What reports and metrics does Planfix monitor for better SLM?

Planfix tracks every key SLA metric in real time. You can monitor first response time, resolution time, time in each status, breach rates, and average handling time.

Reports can be grouped by client, request type, assignee, project, or SLA tier. This lets managers see where delays occur, which teams are overloaded, and which clients require special attention. Instead of reacting to complaints, you get a clear operational picture and can improve service proactively.

Who can use Planfix for SLA management?

Planfix is suitable for any business that handles client requests at scale. Support teams, SaaS providers, IT departments, agencies, logistics companies, healthcare services, and B2B vendors all benefit from automated SLA control.

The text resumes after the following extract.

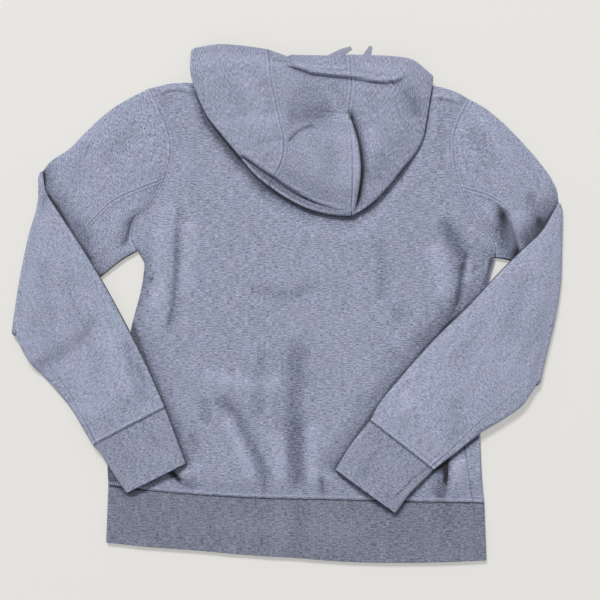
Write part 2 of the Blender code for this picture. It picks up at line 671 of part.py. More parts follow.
def hood_under_z(x, y):
    """The middle of the hood's under layer, which sinks past the shoulders' top edge."""
    rows = [*SHOULDER_LEFT, *SHOULDER_RIGHT]
    past = y - np.interp(x, [p.x for p in rows], [p.y for p in rows])
    return HOOD_Z + neck_lift(x, y, 0.035) - (HOOD_Z - 0.003) * ease((past - 0.012) / 0.023)


def hood_side(side):
    """One side of the hood: its under layer, the fold, the upper layer and the part inside the throat."""
    if side < 0:
        fold, rim, over, under = HOOD_FOLD_LEFT, RIM_LEFT, SEAM_OVER_LEFT, SEAM_UNDER_LEFT
        nape, throat, rim_under = NAPE_LEFT, THROAT_LEFT, RIM_UNDER_LEFT
    else:
        fold, rim, over, under = HOOD_FOLD_RIGHT, RIM_RIGHT, SEAM_OVER_RIGHT, SEAM_UNDER_RIGHT
        nape, throat, rim_under = NAPE_RIGHT, THROAT_RIGHT, RIM_UNDER_RIGHT
    edge = moved(smooth(fold), -side * CLOTH / 2)
    seam_over = moved(smooth(over), side * GAP / 2)
    seam_under = moved(smooth(under), side * GAP / 2)
    nape_line = smooth(nape)

    def layer(seam, rim_line, flat):
        starts = [HOOD_FOLD / np.linalg.norm(seam(w) - edge(w)) for w in HOOD_ROWS]
        us = [[start + share * (1 - start) for share in flat] for start in starts]
        vs = [[w] * len(flat) for w in HOOD_ROWS]
        return filled(edge, seam, rim_line, straight(edge(1.0), seam(1.0)), us, vs)

    first_start = HOOD_FOLD / np.linalg.norm(seam_under(0.0) - edge(0.0))
    corner = first_start + UNDER_FLAT[NECK_COLUMN] * (1 - first_start)
    under_rim = end_to_end((straight(edge(0.0), nape_line(0.0)), nape_line), (corner, 1.0))
    rim_first = smooth(rim)
    low = layer(seam_under, under_rim, UNDER_FLAT)
    over_rim = lambda u: rim_first(u) + (1 - u) * (edge(0.0) - rim_first(0.0))
    high = layer(seam_over, over_rim, (0.0, *OVER_FLAT))
    rows = []
    for i, w in enumerate(HOOD_ROWS):
        row = [(*xy, hood_under_z(*xy)) for xy in low[i][::-1]]
        base = row[-1][2]
        outer = edge(w)
        for inset, rise in HOOD_ROLL[:2]:
            xy = outer + (low[i][0] - outer) * inset
            row.append((*xy, base + rise * HOOD_FOLD))
        for inset, rise in HOOD_ROLL[2:]:
            xy = outer + (high[i][0] - outer) * inset
            row.append((*xy, base + rise * HOOD_FOLD))
        for xy in high[i][1:]:
            lift = HOOD_CROWN * ease(np.linalg.norm(xy - outer) / 0.05)
            row.append((*xy, base + 2 * HOOD_FOLD + lift + crease_height(HOOD_CREASES, *xy)))
        rows.append(row)
    rows = np.array(rows)
    throat_line, rim_line = smooth(throat), smooth(rim_under)
    first = [low[0][k] for k in range(NECK_COLUMN, -1, -1)]
    shares = [k / NECK_COLUMN for k in range(NECK_COLUMN + 1)]
    inner = fitted(throat_line, first[0], throat_line(1.0))
    outer = fitted(rim_line, first[-1], rim_line(1.0))
    plan = filled(
        inner,
        outer,
        lambda share: first[round(share * NECK_COLUMN)],
        straight(inner(1.0), outer(1.0)),
        [shares] * len(THROAT_ROWS),
        [[t] * len(shares) for t in THROAT_ROWS],
    )
    flap = []
    for i, t in enumerate(THROAT_ROWS):
        sink = ease(t / 0.10)
        row = []
        for j in range(len(shares)):
            row.append((*plan[i, j], hood_under_z(*first[j]) * (1 - sink) + THROAT_Z * sink))
        flap.append(row)
    return rows, np.array(flap)


def seam_points(grid):
    """The edge of a hood side along the centre strip: over, round the crown's fold and back under."""
    turn = len(UNDER_FLAT)
    crown = grid[-1, turn - 1 : turn + 4]
    return np.array([*grid[:, -1], *crown[::-1], *grid[::-1, 0]])


def hood_strip(left, right):
    """The centre strip, between the seam edges of the two sides."""
    lefts, rights = seam_points(left), seam_points(right)
    count = len(HOOD_ROWS)
    depth = [*HOOD_ROWS, *[1.0] * (len(lefts) - 2 * count), *HOOD_ROWS[::-1]]
    rows = []
    for k, (a, b) in enumerate(zip(lefts, rights)):
        way = (b - a) / np.linalg.norm(b - a)
        slit = GAP + 0.0008 * depth[k] ** 4
        a, b = a + way * slit, b - way * slit
        row = []
        for share in (0.0, 0.25, 0.5, 0.75, 1.0):
            point = a + share * (b - a)
            point[1] -= CROWN_SAG * 4 * share * (1 - share) * depth[k] ** 2
            if k < count:
                point[1] -= np.interp(share, *zip(*RIM_DIP)) * max(0.0, 1 - depth[k] / RIM_REACH)
            if k < count and 0.0 < share < 1.0:
                point[2] += crease_height(HOOD_CREASES, point[0], point[1])
                point[2] -= (1 - share) * crease_height(HOOD_CREASES, a[0], a[1])
                point[2] -= share * crease_height(HOOD_CREASES, b[0], b[1])
            row.append(point)
        rows.append(row)
    return rows


# ---------------------------------------------------------------- zip and drawstring


def on_zip(across, along, height):
    """A point given by its place on the zip: across it, along it from the hem, and above the floor."""
    way = (ZIP_HEAD - ZIP_FOOT) / ZIP_LENGTH
    xy = ZIP_FOOT + way * along + np.array([way[1], -way[0]]) * across
    return (*xy, height)


def zip_height(along):
    """The middle of the tape, which the slider lifts."""
    near = ease((along - SLIDER_AT + 0.045) / 0.035)
    return CLOTH + 0.0007 + TAPE / 2 + SLIDER_LIFT * near


def zip_strip(name, inner, outer, start, end, thickness, finish):
    stops = [start, *[s for s in np.linspace(SLIDER_AT - 0.045, SLIDER_AT - 0.010, 5)], end]
    rows = [[on_zip(inner, s, zip_height(s)), on_zip(outer, s, zip_height(s))] for s in stops]
    return cloth(name, [rows], thickness, finish)


def block(mesh, across, along, height):
    """Adds a box on the zip to a bmesh; each pair is a low and a high limit."""
    made = bmesh.ops.create_cube(mesh, size=1.0)
    for vert in made["verts"]:
        vert.co = on_zip(
            across[0] + (vert.co.x + 0.5) * (across[1] - across[0]),
            along[0] + (vert.co.y + 0.5) * (along[1] - along[0]),
            height[0] + (vert.co.z + 0.5) * (height[1] - height[0]),
        )


def united(name, pieces, finish):
    """Overlapping boxes made one solid."""
    made = []
    for number, piece in enumerate(pieces):
        mesh = bmesh.new()
        block(mesh, *piece)
        made.append(finished(name if number == 0 else f"{name}_tool_{number}", mesh, finish))
    for tool in made[1:]:
        join = made[0].modifiers.new("Join", "BOOLEAN")
        join.operation = "UNION"
        join.solver = "EXACT"
        join.object = tool
        tool.hide_render = True
        tool.display_type = "WIRE"
    return made[0]


PULL_Z = 0.0012


def zip_slider(finish):
    """Two plates round the teeth, a post between them and a small bridge for the pull tab."""
    s = SLIDER_AT
    return united(
        "zip_slider",
        [
            ((-0.0048, 0.0048), (s - 0.0055, s + 0.0055), (0.0025, 0.0032)),
            ((-0.0048, 0.0048), (s - 0.0055, s + 0.0055), (0.0056, 0.0063)),
            ((-0.0012, 0.0012), (s + 0.0030, s + 0.0055), (0.0028, 0.0060)),
            ((-0.0014, 0.0014), (s - 0.0042, s - 0.0030), (0.00005, 0.0028)),
            ((-0.0014, 0.0014), (s + 0.0030, s + 0.0042), (0.00005, 0.0028)),
            ((-0.0014, 0.0014), (s - 0.0040, s + 0.0040), (0.00005, 0.00055)),
        ],
        finish,
    )


def zip_pull(finish):
    """The pull tab: a bar under the bridge, two arms and a plate towards the hem."""
    s = SLIDER_AT
    low, high = PULL_Z - 0.00045, PULL_Z + 0.00045
    tab = united(
        "zip_pull",
        [
            ((-0.0036, 0.0036), (s - 0.00045, s + 0.00045), (low, high)),
            ((-0.0036, -0.0021), (s - 0.0100, s + 0.00035), (low, high)),
            ((0.0021, 0.0036), (s - 0.0100, s + 0.00035), (low, high)),
            ((-0.0036, 0.0036), (s - 0.0300, s - 0.0090), (low, high)),
        ],
        finish,
    )
    hinge = Vector(on_zip(0.0, s, PULL_Z))
    tab.data.transform(Matrix.Translation(-hinge))
    tab.location = hinge
    return tab


def eyelet(name, centre, finish):
    """A flat metal ring just under the cloth, where the drawstring comes out."""
    mesh = bmesh.new()
    low, high = CLOTH - 0.0004, CLOTH + 0.0001
    inside, outside = 0.0034, 0.0060
    section = ((inside, low), (outside, low), (outside, high), (inside, high))
    profile = [mesh.verts.new((radius, 0.0, z)) for radius, z in section]
    for a, b in zip(profile, profile[1:] + profile[:1]):
        mesh.edges.new((a, b))
    bmesh.ops.spin(
        mesh, geom=[*mesh.verts, *mesh.edges], cent=(0, 0, 0), axis=(0, 0, 1), angle=2 * math.pi, steps=20,
        use_merge=True,
    )
    bmesh.ops.recalc_face_normals(mesh, faces=mesh.faces)
    bmesh.ops.translate(mesh, verts=mesh.verts, vec=(centre[0] * MM, centre[1] * MM, 0.0))
    made = finished(name, mesh, finish)
    made.data.shade_smooth()
    made.data.set_sharp_from_angle(angle=math.radians(40))
    return made


def drawstring(name, route, finish):
    """A flat cord on the floor, narrowing at its tip."""
    line = smooth(route)
    length = sum(math.dist(a, b) for a, b in zip(route, route[1:]))
    count = round(length / CORD_STEP)
    data = bpy.data.curves.new(name, "CURVE")
    data.dimensions = "3D"
    data.fill_mode = "FULL"
    data.use_fill_caps = True
    data.extrude = CORD_WIDTH / 2 - CORD_THICK / 2
    data.bevel_depth = CORD_THICK / 2
    data.bevel_resolution = 2
    spline = data.splines.new("POLY")
    spline.points.add(count)
    for k, point in enumerate(spline.points):
        point.co = (*line(k / count), CORD_Z, 1.0)
        point.tilt = math.pi / 2
        point.radius = 1.0 - 0.45 * ease((k / count - 0.9) / 0.1)
    data.materials.append(finish)
    made = bpy.data.objects.new(name, data)
    bpy.context.collection.objects.link(made)
    return made


def main():
    for old in list(bpy.data.objects):
        bpy.data.objects.remove(old)
    jersey = material("jersey", (0.31, 0.33, 0.45), 0.95)
    rib = material("rib", (0.29, 0.31, 0.43), 0.95)
    tape = material("zip_tape", (0.27, 0.29, 0.40), 0.85)
    nickel = material("nickel", (0.62, 0.61, 0.59), 0.32, 1.0)
    cord = material("cord", (0.33, 0.34, 0.45), 0.9)

    back = back_panel()
    fronts = {side: front_panel(side) for side in (-1, 1)}
    cloth("back", [back], CLOTH, jersey)
    cloth("front_left", fronts[-1], CLOTH, jersey)
    cloth("front_right", fronts[1], CLOTH, jersey)
    cloth("waistband", [waistband()], RIB, rib)
    for side, word, arm in ((-1, "left", ARM_LEFT), (1, "right", ARM_RIGHT)):
        stations = sleeve_stations(arm, armhole_ring(side, back, fronts[side][0]))
        for part in ("main", "under"):
            cloth(f"sleeve_{word}_{part}", [[ring(side, arm, s, part) for s in stations]], CLOTH, jersey)
        cloth(f"cuff_{word}", [cuff(side, arm)], RIB, rib)
    left, left_throat = hood_side(-1)
    right, right_throat = hood_side(1)
    cloth("hood_left", [left, left_throat], CLOTH, jersey)
    cloth("hood_right", [right, right_throat], CLOTH, jersey)
    cloth("hood_center", [hood_strip(left, right)], CLOTH, jersey)

    zip_strip("zip_tape_left", -0.015, -0.0028, 0.003, ZIP_LENGTH, TAPE, tape)
    zip_strip("zip_tape_right", 0.0028, 0.015, 0.003, ZIP_LENGTH, TAPE, tape)
    zip_strip("zip_chain", -0.0025, 0.0025, 0.0125, SLIDER_AT + 0.002, TEETH, nickel)
    zip_slider(nickel)
    zip_pull(nickel)
    middle = zip_height(0.0)
    united("zip_box", [((-0.0025, 0.0025), (0.003, 0.012), (middle - 0.0014, middle + 0.0011))], nickel)
    lifted = middle + SLIDER_LIFT
    stop = ((-0.0024, 0.0024), (SLIDER_AT + 0.007, SLIDER_AT + 0.0095), (lifted - 0.001, lifted + 0.001))
    united("zip_stop", [stop], nickel)
    eyelet("eyelet_left", EYELET_LEFT, nickel)
    eyelet("eyelet_right", EYELET_RIGHT, nickel)
    drawstring("drawstring_left", CORD_LEFT, cord)
    drawstring("drawstring_right", CORD_RIGHT, cord)


main()
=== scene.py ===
# %% [markdown]
# # A zip-up hoodie, laid out face down
#
# This script dresses a hoodie that lies flat on its front. The solids in the frame already have the
# garment's true shape: panels about 2 mm thick, sewn edge to edge, with both sleeves folded over the
# back. Here each panel is made again as a finer sheet of cloth, with soft creases, stitched seams,
# a heathered knit, ribbed cuffs and a real zip, in the same places and at the same size.

# %% The fixed frame
import math
from collections import namedtuple
from functools import lru_cache

import bmesh
import bpy
import numpy as np
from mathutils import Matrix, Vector, noise


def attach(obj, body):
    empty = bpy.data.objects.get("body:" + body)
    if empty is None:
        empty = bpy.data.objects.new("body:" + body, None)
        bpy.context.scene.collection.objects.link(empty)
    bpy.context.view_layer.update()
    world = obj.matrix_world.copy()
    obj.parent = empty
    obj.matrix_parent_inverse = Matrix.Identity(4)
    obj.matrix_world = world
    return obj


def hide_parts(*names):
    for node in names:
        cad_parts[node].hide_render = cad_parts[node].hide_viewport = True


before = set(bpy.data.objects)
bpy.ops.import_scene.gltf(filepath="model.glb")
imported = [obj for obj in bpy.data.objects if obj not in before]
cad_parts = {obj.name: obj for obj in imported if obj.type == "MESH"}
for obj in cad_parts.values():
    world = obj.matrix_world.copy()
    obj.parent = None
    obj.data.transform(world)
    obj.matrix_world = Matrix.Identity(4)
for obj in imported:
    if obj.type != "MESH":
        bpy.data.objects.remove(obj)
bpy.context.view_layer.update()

# %% [markdown]
# The camera looks straight down from about two metres, as when a garment is laid out and drawn from
# above. A long lens keeps the sleeves from leaning outwards. It comes before the pieces.

# %% Camera
VIEW_WIDTH = 0.804
VIEW_MIDDLE = (0.0174, 0.0040)
LENS = 85.0
SENSOR = 36.0
lens = bpy.data.cameras.new("Camera")
lens.sensor_width = SENSOR
lens.lens = LENS
camera = bpy.data.objects.new("Camera", lens)
camera.location = (*VIEW_MIDDLE, VIEW_WIDTH * LENS / SENSOR)
bpy.context.collection.objects.link(camera)
bpy.context.scene.camera = camera
print("camera height:", round(camera.location.z, 3), "m")

# %% [markdown]
# All sizes are in metres. The walls are as thick as sweatshirt jersey and rib, and two layers that
# lie on each other are joined by a fold of a small radius, just as pressed cloth folds. A height is
# always that of the middle of a wall. Left is side -1 and right is side 1, as seen from above.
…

It works equally well for SMB teams and enterprise environments because rules are flexible and no-code. You can start with a simple setup for one team and gradually expand it across departments, regions, and service tiers without changing your core process.

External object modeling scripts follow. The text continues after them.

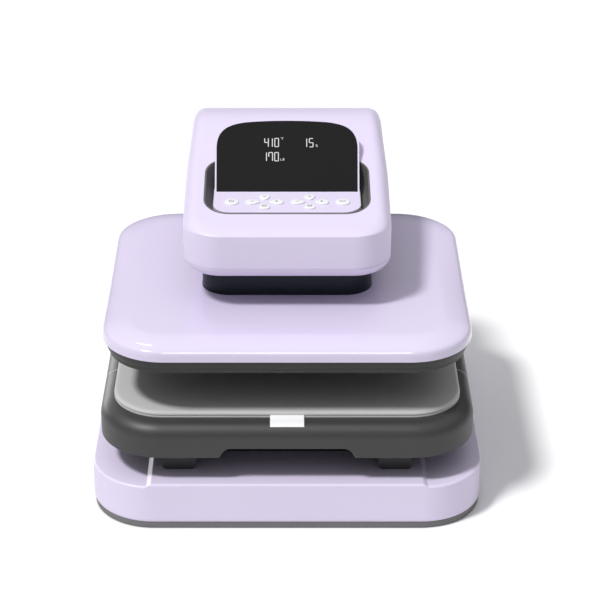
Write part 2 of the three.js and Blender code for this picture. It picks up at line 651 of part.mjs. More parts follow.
function addDrawer() {
  const group = addGroup();
  addPiece(group, 'drawer_tray', buildTray(), 'charcoal');
  const plateLevels = prism(padPlan, 0, LOWER_PLATEN_THICKNESS - SEAT_GAP);
  addPiece(group, 'lower_platen', plateLevels, 'aluminium', [0, 0, TRAY_TOP - LOWER_PLATEN_THICKNESS]);
  const pad = toSolid(loft(roundedLevels(padPlan, TRAY_TOP, PAD_TOP, 0, PAD_ROUND, PAD_ROUND)));
  addPiece(group, 'press_pad', pad, 'silicone');
  addPiece(group, 'pad_tag', buildTag(), 'white');
  for (const [side, sign] of [['left', -1], ['right', 1]]) {
    const x = sign * GLIDE_SPACING / 2;
    addPiece(group, `drawer_glide_${side}`, buildGlide(), 'charcoal',
      [x, TRAY_FRONT + GLIDE_SETBACK, DECK_TOP + SEAT_GAP]);
    addPiece(group, `drawer_rail_${side}`, buildRail(), 'steel', [x, RAIL_CENTER, DECK_TOP + SEAT_GAP]);
    addPiece(group, `drawer_slider_${side}`, buildSlider(), 'steel', [x, RAIL_CENTER, DECK_TOP + SEAT_GAP]);
  }
  addPiece(group, 'rail_tie', box(GLIDE_SPACING - RAIL_WIDTH - 2 * SEAT_GAP, RAIL_TIE_DEPTH, RAIL_HEIGHT, 0, 0, 0),
    'charcoal', [0, RAIL_CENTER - RAIL_LENGTH / 2 + RAIL_TIE_SETBACK + RAIL_TIE_DEPTH / 2, DECK_TOP + SEAT_GAP]);
}

const RAIL_CENTER = TRAY_FRONT + GLIDE_SETBACK + GLIDE_DEPTH + SEAT_GAP + RAIL_LENGTH / 2;

// Press head: cover, skirt, heated plate, element, insulation and steel plate, with the neck on top

const coverPlan = plan(COVER_WIDTH, COVER_DEPTH, COVER_CORNER, COVER_FRONT);
const neckPlan = plan(NECK_WIDTH, NECK_DEPTH, NECK_CORNER, BASE_FRONT + NECK_FRONT_SETBACK);
const NECK_CENTER = neckPlan.front + NECK_DEPTH / 2;
const PRESS_CENTER = COVER_FRONT + COVER_DEPTH / 2;

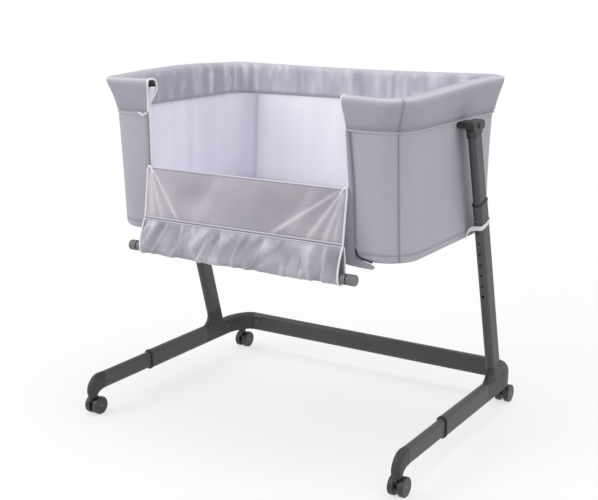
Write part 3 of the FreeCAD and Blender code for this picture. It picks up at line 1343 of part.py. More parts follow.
def make_rail_knob():
    """Ribbed push knob on the rail's end, standing off by its travel."""
    body = new_body("rail_knob")
    start = d.ferrule_end + d.knob_travel + 0.3
    cap = new_sketch(body, "YZ_Plane", offset=start)
    circle(cap, d.ferrule_radius)
    knob = pad(body, cap, d.knob_end - start)
    round_edges(body, knob, d.knob_edge, edges_in_plane("X", d.knob_end.number))
    plunger = new_sketch(body, "YZ_Plane", offset=start)
    circle(plunger, d.knob_plunger)
    pad(body, plunger, start - d.rail_half + 6.0, reverse=True)
    groove = new_sketch(body, "YZ_Plane", offset=d.knob_end - 5.0)
    circle(groove, 1.2, d.ferrule_radius + 0.2)
    rib = pocket(body, groove, d.knob_end - 5.0 - start - 3.0)
    pattern = body.newObject("PartDesign::PolarPattern", "Ribs")
    pattern.Originals = [rib]
    pattern.Axis = (groove, ["N_Axis"])
    pattern.Angle = 360
    pattern.Occurrences = 16
    body.Tip = pattern
    pair("rail_knob", on_rail(body))


make_drop_panel()
make_drop_cuff()
make_drop_rail()
make_rail_ferrules()
make_rail_knob()

document.recompute()
failed = [f"{item.Name} ({item.Label})" for item in document.Objects
          if "Invalid" in item.State or "Error" in item.State]
if failed:
    raise SystemExit("these objects failed: " + ", ".join(failed))
os.makedirs("parts", exist_ok=True)
for item in PARTS:
    shape = item.Shape
    if shape.isNull() or not shape.isValid():
        raise SystemExit(f"{item.Label} has no valid shape")
    shape.exportStep(f"parts/{item.Label}.step")
    box_ = shape.BoundBox
    print(item.Label, len(shape.Solids), round(shape.Volume / 1000, 2),
          [round(v, 1) for v in (box_.XMin, box_.XMax, box_.YMin, box_.YMax, box_.ZMin, box_.ZMax)])
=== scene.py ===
"""Bedside sleeper crib: the looks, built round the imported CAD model."""
import math

import bpy
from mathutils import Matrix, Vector, noise


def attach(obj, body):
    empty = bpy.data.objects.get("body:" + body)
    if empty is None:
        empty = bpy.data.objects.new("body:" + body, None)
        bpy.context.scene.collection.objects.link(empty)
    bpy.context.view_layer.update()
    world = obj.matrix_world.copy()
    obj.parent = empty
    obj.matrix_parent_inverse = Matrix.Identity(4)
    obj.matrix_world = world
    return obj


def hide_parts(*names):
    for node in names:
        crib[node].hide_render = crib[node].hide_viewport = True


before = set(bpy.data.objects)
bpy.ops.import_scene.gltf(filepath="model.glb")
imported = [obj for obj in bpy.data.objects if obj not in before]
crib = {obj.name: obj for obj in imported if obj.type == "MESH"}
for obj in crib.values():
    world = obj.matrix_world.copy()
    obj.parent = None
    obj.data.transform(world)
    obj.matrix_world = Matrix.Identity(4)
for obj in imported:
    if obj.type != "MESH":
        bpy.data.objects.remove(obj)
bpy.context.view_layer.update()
bpy.ops.object.select_all(action="DESELECT")

# ------------------------------------------------------------------ view
# The crib is seen from the bed's side and well to the right, a little above the rim, through a
# short telephoto lens.
VIEW_PLACE = (1.4548, -2.3340, 1.12)
VIEW_TILT, VIEW_TURN = math.radians(76.147), math.radians(32.258)
VIEW_LENS, VIEW_FILM = 64.94, 36.0
camera_data = bpy.data.cameras.new("photo_camera")
camera_data.sensor_width = VIEW_FILM
camera_data.lens = VIEW_LENS
camera = bpy.data.objects.new("photo_camera", camera_data)
camera.location = VIEW_PLACE
camera.rotation_euler = (VIEW_TILT, 0.0, VIEW_TURN)
bpy.context.scene.collection.objects.link(camera)
bpy.context.scene.camera = camera


# ------------------------------------------------------------------ studio
# A seamless pale paper floor that fades into a white surround, lit by three wide soft boxes. The
# surround is white to the eye and in gloss and glass, and dimmer as light on the crib.
FLOOR_RADIUS, FLOOR_DROP = 5.0, 0.0005
FADE_START, FADE_END = 0.9, 2.4
FLOOR_CLEARNESS = 0.64  # how clear the paper is before it fades
SURROUND_LIGHT = 0.62


def linear(code):
    """An sRGB hex colour as linear light."""
    parts = [int(code[i:i + 2], 16) / 255 for i in (1, 3, 5)]
    return [c / 12.92 if c <= 0.04045 else ((c + 0.055) / 1.055) ** 2.4 for c in parts] + [1.0]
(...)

How does Planfix prioritize client requests?

Planfix prioritizes requests based on rules you define. Priority can depend on client tier, incident type, channel, or content of the request.

You can set it manually or let Planfix AI classify incoming messages automatically. Critical incidents can be escalated instantly, while low-priority questions follow a slower track. Each category triggers its own SLA timers, workflows, and notifications. This ensures urgent issues are handled first, without letting routine requests disappear in the queue.

How accurate is SLA tracking in Planfix?

SLA tracking in Planfix is precise because it is event-driven, not manual. Timers start, pause, and resume automatically based on task status, client replies, and working schedules.

You can account for time zones, business hours, and exceptions such as “waiting for a client.” Every second is recorded, and every breach is logged. This removes human error and subjective interpretation. Managers see real performance, not estimates, and clients receive service that matches what was promised.